Ontem eu quase morri, mas essa não foi nem de longe a minha maior surpresa do dia

por Léo Luz

Ontem eu quase morri, mas isso não foi nem de longe meu maior susto. Não é figura de linguagem, nem eufemismo, nem ironia, eu quase morri mesmo. Bati de frente com um caminhão a 60 km/h. Você leu certo. Bati de frente, caminhão, 60km/h. Não sofri um mero arranhão. Físico, porque psicologicamente eu me caguei. Você só sabe o cagaço que dá ver um caminhão vindo na sua direção quando você passa por isso. Meu carro se desgovernou e beijei um caminhão bem na boca, na contramão. A lataria do caminhão passou a 30 centímetros da minha cara, e a porta do meu carro, amassada, rasgou o capuz do casaco que eu estava como uma faca. O capuz estava há dez centímetros do meu pescoço. Juro que fiquei cinco minutos me certificando de que eu não tinha nada quebrado nem nenhum pedaço de ferro enfiado no peito

Enfim, bati de frente com um caminhão. Quando dei por mim, eu estava dentro do carro destruído. Primeiro pensamento? Arrombar a porta que estava travada. Soquei, chutei, bati, até que percebi que a porta do carona estava destrancada e aberta… E então saí por lá. Saindo do carro, meu segundo susto do dia. Saí do meu carro  e um cara de um outro carro que vinha atrás de mim me olhou e falou: “O motorista desse carro sobreviveu?”. No que respondi: “Acho que sim, o motorista do carro era eu, e eu acho que eu tô bem”. Ele respondeu, calmamente: “Graças a Deus, garoto. Vou orar por você, tudo de bom”, e foi embora, assim.

Vejam bem: ele não me deu o endereço da igreja dele para eu ir lá; ele não pediu que eu rezasse; ele não me falou que Deus me salvou; ele não tentou me levar pra igreja dele. Ele simplesmente disse que ia orar pro cara cujo pedaço de carro quebrou o vidro dele, e que o atrasou em pelo menos meia hora. Simples assim.

Burocracias resolvidas, todos estão bem, meu seguro resolveu tudo. Tínhamos outro problema: o caminhão estava completamente atolado num lamaçal pra onde fora arremessado com o impacto. Olhando de fora parecia que nem o Hulk conseguiria tirá-lo de lá. Pensamos, cavamos, capinamos, quebramos galhos e nada, atolado ainda. Mas eis que aconteceu algo que foi a minha terceira grande surpresa do dia: um carro parou na contramão e ficou olhando. Deu a volta, parou e os dois caras ficaram olhando, olhando, até que perguntaram se precisávamos de ajuda. Claro, mas não estávamos tentando desatolar uma moto ou um Corsa: era um caminhão de umas 5 toneladas. Claro que falamos que sim.

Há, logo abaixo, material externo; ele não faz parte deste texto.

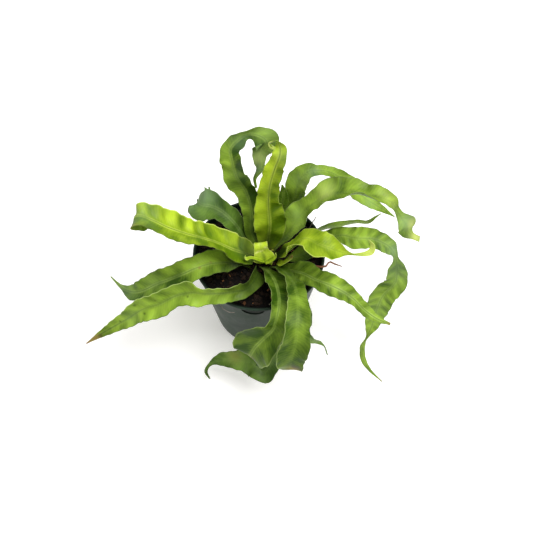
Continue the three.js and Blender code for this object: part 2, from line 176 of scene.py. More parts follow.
# %% Pot, mix and crown materials
POT_BASE_RADIUS = 40 * MM
WALL_LEAN = 13.8 / 90  # the wall leans out by 13.8 mm up to the lip's foot at 90 mm
THIN_FILM, THICK_FILM = 0.24, 0.44
CLEAN_PAINTED_SHADE_DEPTH = 0.3 * MM


def pot_material():
    """Moulded polypropylene: satin gloss, a dusty film, faint water marks and painted shade inside."""
    material, tree = bare_material("moulded_polypropylene")
    place = add_node(tree, "TexCoord", out="Object")
    dust = add_node(tree, "TexNoise", {"Vector": place, "Scale": 55.0, "Detail": 4.0, "Roughness": 0.65})
    film = add_node(tree, "MapRange", {"Value": dust, 1: 0.35, 2: 0.75, 3: THIN_FILM, 4: THICK_FILM},
                    interpolation_type="SMOOTHSTEP")
    colour = add_node(tree, "Mix", {0: film, 6: linear("0a1812"), 7: linear("48584a")}, 2, data_type="RGBA")
    # What lies deeper than the outer wall, the recesses and the inside, is clean and in shade.
    height = add_node(tree, "SeparateXYZ", {"Vector": place}, "Z")
    flat = add_node(tree, "VectorMath", {0: place, 1: (1, 1, 0)}, operation="MULTIPLY")
    radius = add_node(tree, "VectorMath", {0: flat}, "Value", operation="LENGTH")
    wall = add_node(tree, "Math", {0: height, 1: WALL_LEAN, 2: POT_BASE_RADIUS}, operation="MULTIPLY_ADD")
    depth = add_node(tree, "Math", {0: wall, 1: radius}, operation="SUBTRACT")
    # What lies deeper than the outer wall, the recesses and the inside, is clean, in painted shade.
    deep = add_node(tree, "MapRange", {"Value": depth, 1: CLEAN_PAINTED_SHADE_DEPTH, 2: 2 * CLEAN_PAINTED_SHADE_DEPTH})
    colour = add_node(tree, "Mix", {0: deep, 6: colour, 7: linear("0b150d")}, 2, data_type="RGBA")
    rough = add_node(tree, "MapRange", {"Value": film, 1: THIN_FILM, 2: THICK_FILM, 3: 0.4, 4: 0.55})
    # The moulded surface ripples very slightly, over about 12 mm.
    ripple = add_node(tree, "TexNoise", {"Vector": place, "Scale": 85.0, "Detail": 1.0})
    bump = add_node(tree, "Bump", {"Height": ripple, "Strength": 0.25, "Distance": 0.0008})
    shader = add_node(tree, "BsdfPrincipled", {
        "Base Color": colour, "Roughness": rough, "IOR": 1.28, "Normal": bump, "Coat Weight": 0.03,
        "Coat Roughness": 0.12, "Specular IOR Level": 0.3, "Specular Tint": (0.75, 1, 0.85, 1),
    })
    add_node(tree, "OutputMaterial", {"Surface": shader})
    return material


def crumbly_material(name, dark, light, scale, stretch, depth):
    """A rough natural material with crumbs or fibres: two browns, mixed and raised by noise."""
    material, tree = bare_material(name)
    place = add_node(tree, "TexCoord", out="Object")
    place = add_node(tree, "Mapping", {"Vector": place, "Scale": stretch})
    crumbs = add_node(tree, "TexNoise", {"Vector": place, "Scale": scale, "Detail": 5.0, "Roughness": 0.7})
    share = add_node(tree, "MapRange", {"Value": crumbs, 1: 0.45, 2: 0.8}, interpolation_type="SMOOTHSTEP")
    colour = add_node(tree, "Mix", {0: share, 6: linear(dark), 7: linear(light)}, 2, data_type="RGBA")
    bump = add_node(tree, "Bump", {"Height": crumbs, "Strength": 0.9, "Distance": depth})
    shader = add_node(tree, "BsdfPrincipled", {"Base Color": colour, "Roughness": 0.9, "Normal": bump,
                                               "IOR": 1.4, "Specular IOR Level": 0.25})
    add_node(tree, "OutputMaterial", {"Surface": shader})
    return material


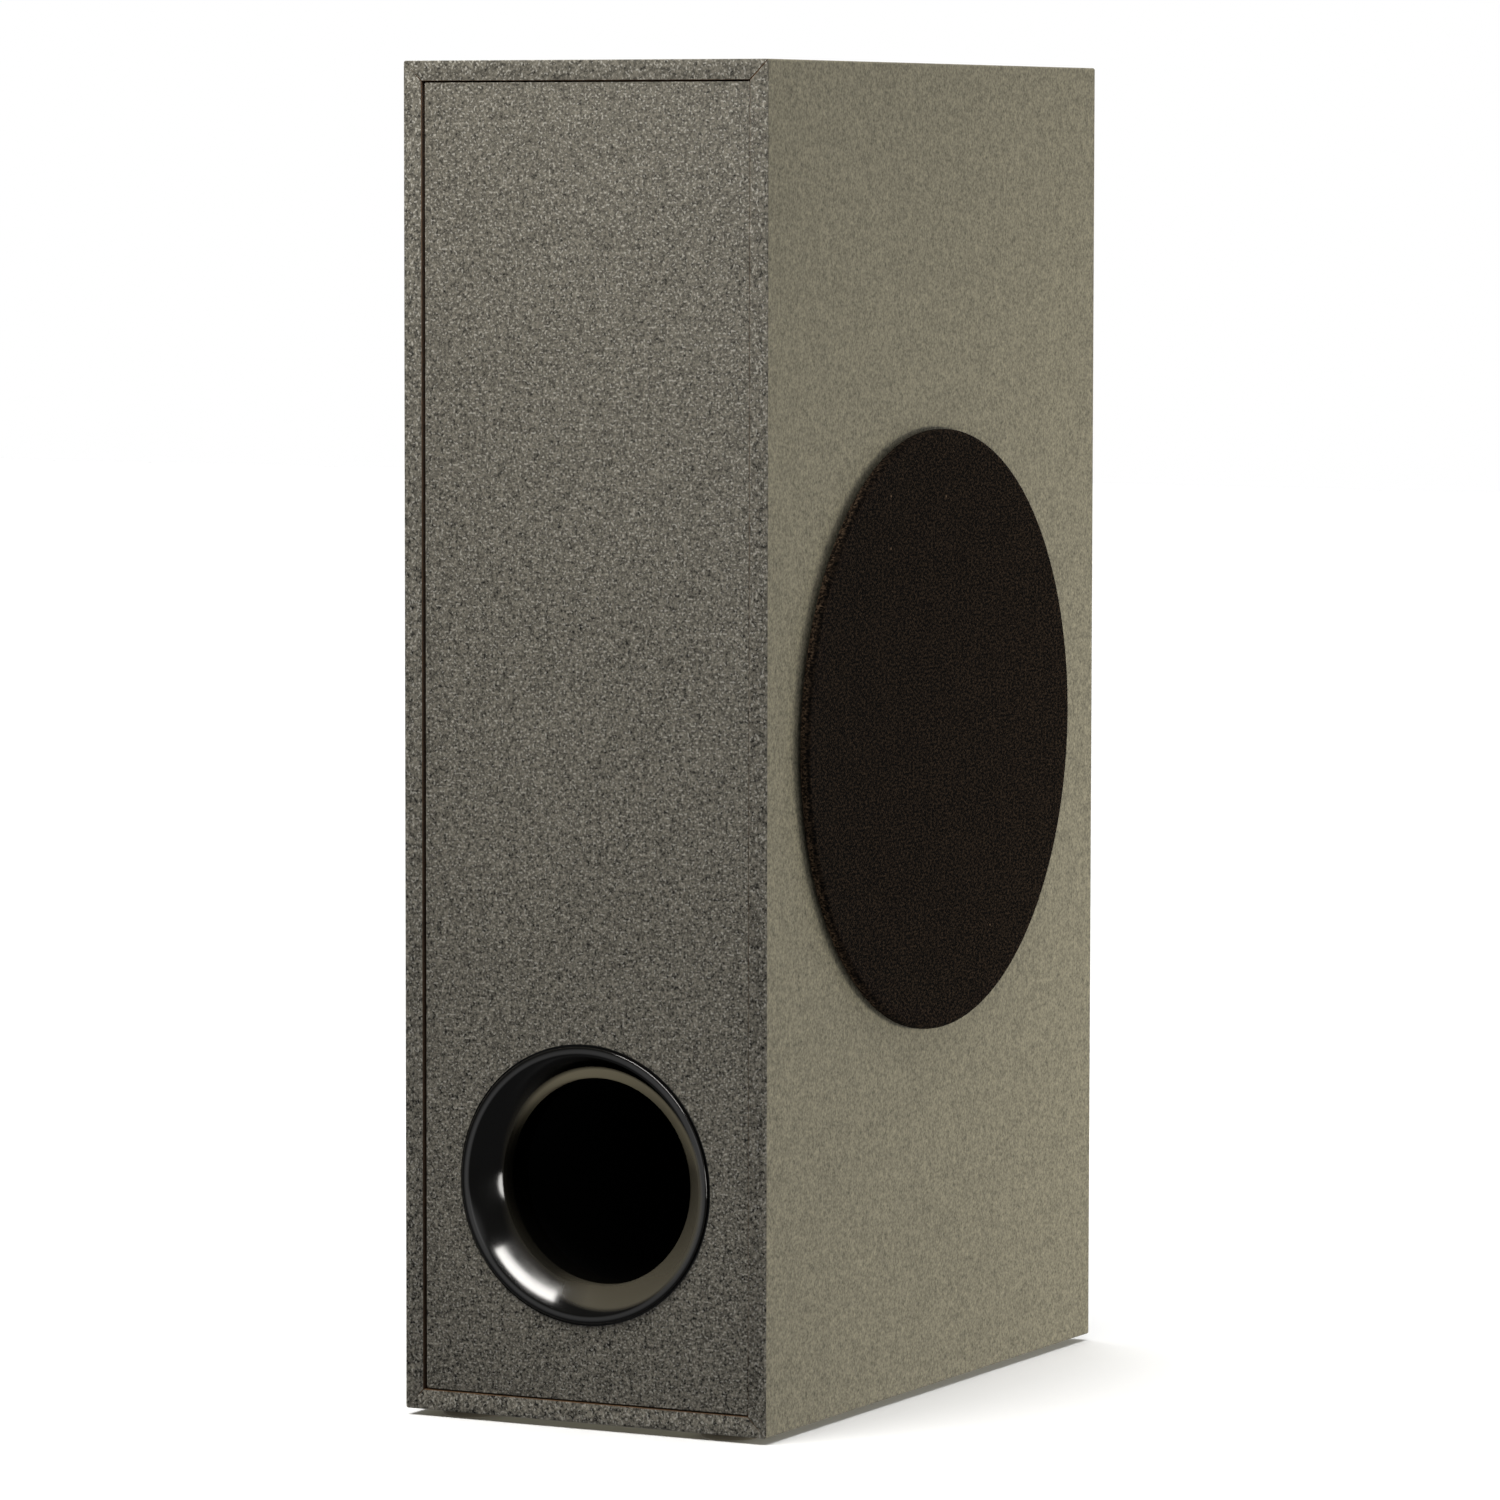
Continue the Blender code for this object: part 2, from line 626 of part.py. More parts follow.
def plate_and_seal():
    middle = (0, 0, CLEAR + SEAL_THICK / 2)
    points = rounded(PLATE_WIDTH - 0.001, PLATE_HEIGHT - 0.001, 0.003)
    seal = as_mesh(outline("amp_seal", points, SEAL_THICK, "foam", PLATE_AXIS, middle))
    size = (CUTOUT_WIDTH + 0.001, CUTOUT_HEIGHT + 0.001, 3 * PANEL)
    cut(seal, box("cut_seal", size, None, PLATE_AXIS))
    low, high = -BOARD, BOARD
    cut(seal, rods("cut_seal_screws", PLATE_SCREWS, PLATE_SHANK + CLEAR, low, high, None, PLATE_AXIS))

    middle = (0, 0, PLATE_LOW + PLATE_THICK / 2)
    points = rounded(PLATE_WIDTH, PLATE_HEIGHT, 0.003)
    plate = as_mesh(outline("amp_plate", points, PLATE_THICK, "black_steel", PLATE_AXIS, middle))
    cut(plate, rods("cut_plate_screws", PLATE_SCREWS, PLATE_SHANK + 0.0005, low, high, None, PLATE_AXIS))
    cut(plate, rods("cut_button", [BUTTON], BUTTON_RADIUS + 0.0004, low, high, None, PLATE_AXIS, 20))
    cut(plate, rods("cut_led", [LED], 0.0018, low, high, None, PLATE_AXIS))
    slot = outline("cut_inlet", slot_outline(0.0226, 0.0112), 2 * BOARD, None, PLATE_AXIS, (*INLET, 0))
    cut(plate, as_mesh(slot))

    head, top = 0.0014, PLATE_TOP + CLEAR
    profile = [(0, top + head), (0.0026, top + head), (0.0034, top + head / 2), (0.0034, top)]
    profile += [(PLATE_SHANK, top), (PLATE_SHANK, -0.0078), (0, -0.0078)]
    for number, (x, y) in enumerate(PLATE_SCREWS, 1):
        turned(f"plate_screw_{number}", profile, "black_steel", PLATE_AXIS, (x, y, 0), SMALL)


def power_inlet():
    """A figure-of-eight mains socket: a flange outside the plate and a body behind it."""
    flange_low, flange = PLATE_TOP + CLEAR, 0.0014
    floor = -0.0092
    body_low = BOARD_TOP + CLEAR
    top = flange_low + flange
    middle = (*INLET, (body_low + flange_low + 0.0005) / 2)
    depth = flange_low + 0.0005 - body_low
    body = outline("join_inlet_body", slot_outline(0.0218, 0.0104), depth, None, PLATE_AXIS, middle)
    place = (*INLET, flange_low + flange / 2)
    points = slot_outline(0.0275, 0.0140)
    socket = as_mesh(outline("power_inlet", points, flange, "matt_plastic", PLATE_AXIS, place))
    cut(socket, as_mesh(body), "UNION")
    place = (*INLET, (floor + top + PANEL) / 2)
    points = slot_outline(0.0158, 0.0078)
    recess = outline("cut_recess", points, top + PANEL - floor, None, PLATE_AXIS, place)
    cut(socket, as_mesh(recess))
    for name, side in (("inlet_pin_left", -1), ("inlet_pin_right", 1)):
        place = [(INLET[0] + side * 0.0043, INLET[1])]
        rods(name, place, 0.00115, floor + CLEAR, 0.0014, "brass", PLATE_AXIS, 10)


def button_and_led():
    """The pairing button with its retaining collar and stem, its switch, and the lamp."""
    proud, collar_top, collar_low = 0.0014, 0.0012, -0.0002
    face = PLATE_TOP + proud
    switch = 0.0020
    travel = 0.0008
    stem_end = BOARD_TOP + CLEAR + switch + CLEAR + travel
    profile = [(0, face), (BUTTON_RADIUS - 0.0004, face), (BUTTON_RADIUS, face - 0.0004)]
    profile += [(BUTTON_RADIUS, collar_top), (0.005, collar_top), (0.005, collar_low)]
    profile += [(0.002, collar_low), (0.002, stem_end), (0, stem_end)]
    turned("pairing_button", profile, "matt_plastic", PLATE_AXIS, (*BUTTON, 0), 20)
    place = (*BUTTON, BOARD_TOP + CLEAR + switch / 2)
    box("button_switch", (0.0062, 0.0062, switch), "matt_plastic", PLATE_AXIS, place)

    lens, top, low = 0.00145, PLATE_TOP + 0.0009, BOARD_TOP + CLEAR
    profile = [(0, top), (0.001, top - 0.0002), (lens, top - 0.0008), (lens, low), (0, low)]
    turned("status_led", profile, "lens", PLATE_AXIS, (*LED, 0), SMALL)


def circuit_board():
    """The board on its four standoffs, with the large parts on its inner side."""
    middle = (0, 0, (BOARD_TOP + BOARD_LOW) / 2)
    box("amp_circuit_board", (0.074, 0.156, CIRCUIT_BOARD), "circuit_green", PLATE_AXIS, middle)
    for number, (x, y) in enumerate([(a * 0.032, b * 0.072) for a in (-1, 1) for b in (-1, 1)], 1):
        low, high = BOARD_TOP + CLEAR, PLATE_LOW - CLEAR
        rods(f"board_standoff_{number}", [(x, y)], 0.0027, low, high, "brass", PLATE_AXIS, 8)

    can = 0.003
    place = (0.008, 0.028, BOARD_TOP + CLEAR + can / 2)
    box("wireless_module", (0.024, 0.030, can), "steel", PLATE_AXIS, place, 0.0004)

    under = BOARD_LOW - CLEAR
    base, fin, fins, pitch, reach, length = 0.003, 0.0016, 7, 0.008, 0.025, 0.036
    half = (fins - 1) * pitch / 2 + fin / 2
    comb = [(-half, 0), (-half, -reach)]
    for i in range(fins):
        x = -half + i * pitch
        comb += [(x + fin, -reach)]
        if i < fins - 1:
            comb += [(x + fin, -base), (x + pitch, -base), (x + pitch, -reach)]
    comb += [(half, 0)]
    place = (0, 0.025, under)
    upright = (math.radians(90), 0, 0)
    outline("amp_heatsink", comb, length, "aluminium", PLATE_AXIS, place, upright)

    core = (0.030, 0.011, 0.022)
    bobbin = (0.021, 0.026, 0.017)
    place = (0.014, -0.022, under - core[2] / 2)
    transformer = box("power_transformer", core, "ferrite", PLATE_AXIS, place)
    cut(transformer, box("join_bobbin", bobbin, None, PLATE_AXIS, place), "UNION")

    can, tall, edge = 0.008, 0.025, 0.001
    profile = [(0, under), (can, under), (can, under - tall + edge), (can - edge, under - tall)]
    profile += [(0, under - tall)]
    for name, x in (("capacitor_left", 0.014), ("capacitor_right", -0.006)):
        turned(name, profile, "black_sleeve", PLATE_AXIS, (x, -0.053, 0), 20)


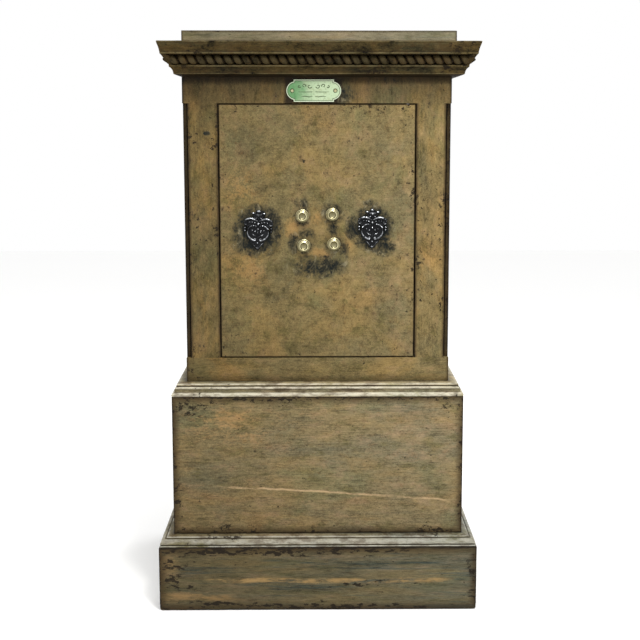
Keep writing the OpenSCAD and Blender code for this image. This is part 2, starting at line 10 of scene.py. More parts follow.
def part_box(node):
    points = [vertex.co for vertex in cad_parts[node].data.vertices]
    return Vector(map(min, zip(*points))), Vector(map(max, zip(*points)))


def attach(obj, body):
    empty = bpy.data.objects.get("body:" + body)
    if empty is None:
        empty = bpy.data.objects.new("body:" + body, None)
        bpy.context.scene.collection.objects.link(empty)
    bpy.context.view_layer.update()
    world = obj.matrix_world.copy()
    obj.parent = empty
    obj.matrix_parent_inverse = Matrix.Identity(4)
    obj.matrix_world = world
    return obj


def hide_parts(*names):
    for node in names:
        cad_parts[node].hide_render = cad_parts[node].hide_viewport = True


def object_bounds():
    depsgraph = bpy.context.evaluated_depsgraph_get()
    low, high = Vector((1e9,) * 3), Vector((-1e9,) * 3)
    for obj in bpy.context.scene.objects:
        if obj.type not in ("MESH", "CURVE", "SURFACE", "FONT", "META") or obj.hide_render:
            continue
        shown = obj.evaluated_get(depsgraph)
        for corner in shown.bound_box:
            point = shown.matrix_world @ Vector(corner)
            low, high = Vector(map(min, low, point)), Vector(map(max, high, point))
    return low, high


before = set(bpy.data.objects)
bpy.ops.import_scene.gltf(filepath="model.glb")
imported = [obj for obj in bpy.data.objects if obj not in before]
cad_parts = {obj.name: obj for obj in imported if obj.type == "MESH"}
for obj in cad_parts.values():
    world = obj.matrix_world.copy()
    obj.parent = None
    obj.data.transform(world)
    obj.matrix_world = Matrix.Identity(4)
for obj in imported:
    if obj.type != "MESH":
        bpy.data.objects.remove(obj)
cad_low, cad_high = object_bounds()

MM = 0.001

# Driving planes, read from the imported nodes, in metres.
body_lo, body_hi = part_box("casing_side_plates")
rail_lo, rail_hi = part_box("frame_top_rail")
door_lo, door_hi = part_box("door_front_plate")
HALF_W = body_hi.x
FRONT_Y = rail_lo.y
BACK_Y = body_hi.y


# ---------------------------------------------------------------- camera, light, floor

def placed(name, data):
    """A new object in the scene."""
    obj = bpy.data.objects.new(name, data)
    bpy.context.collection.objects.link(obj)
    return obj


def mesh_of(name, bm):
    """A mesh from a bmesh, which it frees."""
    mesh = bpy.data.meshes.new(name)
    bm.to_mesh(mesh)
    bm.free()
    return mesh


def camera():
    """The photograph's viewpoint: level with the cornice, just over three metres off."""
    cam = bpy.data.cameras.new("camera")
    cam.sensor_width = 36.0
    cam.lens = 72.2
    cam.shift_x = -0.0253
    cam.shift_y = -0.0028
    obj = placed("camera", cam)
    obj.location = (0.0008, -2.9993, 1.0596)
    obj.rotation_euler = (math.pi / 2 - 0.1485, 0.0, -0.0144)
    bpy.context.scene.camera = obj


def area_light(name, place, target, size, power, tint=(1.0, 1.0, 1.0)):
    light = bpy.data.lights.new(name, "AREA")
    light.shape = "DISK"
    light.size = size
    light.energy = power
    light.color = tint
    obj = placed(name, light)
    obj.location = place
    obj.rotation_euler = (Vector(target) - Vector(place)).to_track_quat("-Z", "Y").to_euler()


def lights():
    """A small key high in front, a weaker one from the left, a top light and a pale room."""
    area_light("key", (0.75, -2.3, 3.3), (0.0, -0.2, 0.7), 0.5, 46.0, (1.0, 0.98, 0.95))
    area_light("fill", (-0.9, -2.3, 3.0), (0.0, -0.2, 0.7), 0.45, 16.0, (0.97, 0.98, 1.0))
    area_light("top", (0.2, -0.9, 3.1), (0.0, -0.2, 0.9), 0.9, 30.0)
    area_light("rim", (1.6, 2.2, 2.2), (0.0, 0.0, 0.8), 1.6, 22.0)
    world = bpy.data.worlds.new("studio")
    world.use_nodes = True
    background = world.node_tree.nodes["Background"]
    background.inputs["Color"].default_value = (1.0, 1.0, 1.0, 1.0)
    background.inputs["Strength"].default_value = 1.0
    bpy.context.scene.world = world


def floor():
    bm = bmesh.new()
    bmesh.ops.create_grid(bm, x_segments=2, y_segments=2, size=8.0)
    mesh = mesh_of("floor", bm)
    obj = placed("floor", mesh)
    obj.location.z = cad_low.z - 0.0005
    g = Graph("floor_pale")
    g.shader(base=(0.955, 0.955, 0.95, 1.0), rough=0.8)
    mesh.materials.append(g.material)


# ---------------------------------------------------------------- shader helpers

def srgb(r, g, b):
    """An 8-bit display colour as the linear one a shader wants."""
    def one(c):
        c /= 255.0
        return c / 12.92 if c <= 0.04045 else ((c + 0.055) / 1.055) ** 2.4
    return (one(r), one(g), one(b), 1.0)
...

Resultado: os dois caras chamaram um amigo que tinha um reboque e, durante TRÊS HORAS, nos ajudaram a desatolar o caminhão. E quando fui perguntar quanto era, os caras se ofenderam, e falaram que estavam ajudando, não trabalhando. Essa surpresa foi maior do que a de quase ter morrido. Ainda existe gente boa no mundo, ao contrário do que eu pensava. O cara que falou que ia orar por mim, esses dois sujeitos, nenhum deles me devia nada e não tinham a menor obrigação de parar a vida deles pra me ajudar ou para me confortar – mesmo que fosse com uma simples promessa de oração.

Eles perderam horas de trabalho para chafurdar na lama com três estranhos desatolando um caminhão envolvido em um acidente no qual eles não tiveram nenhuma participação. E se ofereceram não fomos nós que pedimos. Como disse o sujeito quando eu me ofereci para pagar: “A gente passou e viu vocês agarrados, não íamos deixar dois amigos na mão assim”. Não éramos amigos, nem sequer conhecidos. E eles não aceitaram nem que eu pagasse o almoço deles. E pra aumentar o meu espanto, ainda me deram carona até a minha casa, a 18 quilômetros do local do acidente. De graça, só porque, segundo um deles, “tu já quase morreu, acabou com o carro, não vai pra casa de ônibus”.

Enfim, eu quase morri, mas o que mais me surpreendeu foi eu ter descoberto que ainda existe gente boa no mundo, ao contrário do que as pessoas tentam nos provar diariamente. Se fosse eu no lugar deles, eu pararia? Não sei, sendo bem sincero. Mas a partir de hoje, eu não tenho a menor dúvida de que eu pararia. Pessoas quase morrem todos os dias, mas descobrir que o mundo não é um lugar tão ruim quanto a gente pensava não é algo tão corriqueiro.